**REQUIREMENT:**
Produce the listing below again, exactly as shown.

**INFORMATION PROVIDED:**

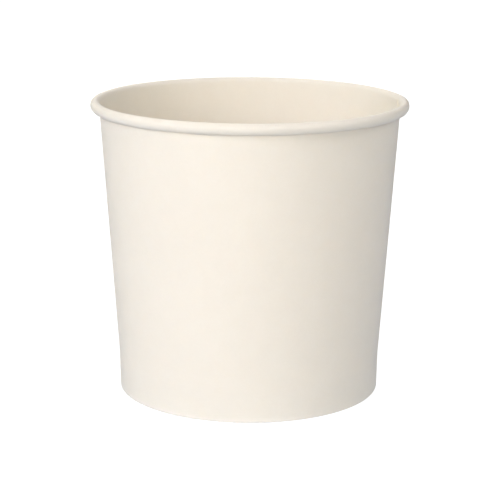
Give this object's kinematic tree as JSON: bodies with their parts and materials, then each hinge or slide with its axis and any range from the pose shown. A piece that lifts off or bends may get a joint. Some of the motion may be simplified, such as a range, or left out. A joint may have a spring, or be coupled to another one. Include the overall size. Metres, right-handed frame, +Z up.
{
  "type": "paper soup cup",
  "caption": "Round open-topped paperboard tub with a rolled rim, tapered wall, upright foot band and recessed bottom, for hot soup or other takeaway food.",
  "frame": {"origin": "centre of the foot, on the surface the cup stands on", "axes": "+Z up along the cup's axis; the side seam's outer edge is 14 degrees from +X towards +Y"},
  "size_m": [0.115, 0.115, 0.107],
  "materials": {
    "wall_board": "matte cream coated board",
    "bottom_board": "matte cream coated board"
  },
  "bodies": {
    "root": {"sidewall": "wall_board", "bottom_disc": "bottom_board"}
  },
  "joints": []
}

**PROBLEM SOLUTION:**
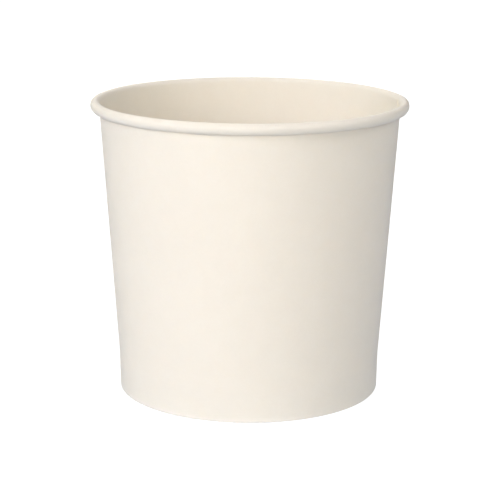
Give this object's kinematic tree as JSON: bodies with their parts and materials, then each hinge or slide with its axis and any range from the pose shown. A piece that lifts off or bends may get a joint. Some of the motion may be simplified, such as a range, or left out. A joint may have a spring, or be coupled to another one. Include the overall size. Metres, right-handed frame, +Z up.
{
  "type": "paper soup cup",
  "caption": "Round open-topped paperboard tub with a rolled rim, tapered wall, upright foot band and recessed bottom, for hot soup or other takeaway food.",
  "frame": {"origin": "centre of the foot, on the surface the cup stands on", "axes": "+Z up along the cup's axis; the side seam's outer edge is 14 degrees from +X towards +Y"},
  "size_m": [0.115, 0.115, 0.107],
  "materials": {
    "wall_board": "matte cream coated board",
    "bottom_board": "matte cream coated board"
  },
  "bodies": {
    "root": {"sidewall": "wall_board", "bottom_disc": "bottom_board"}
  },
  "joints": []
}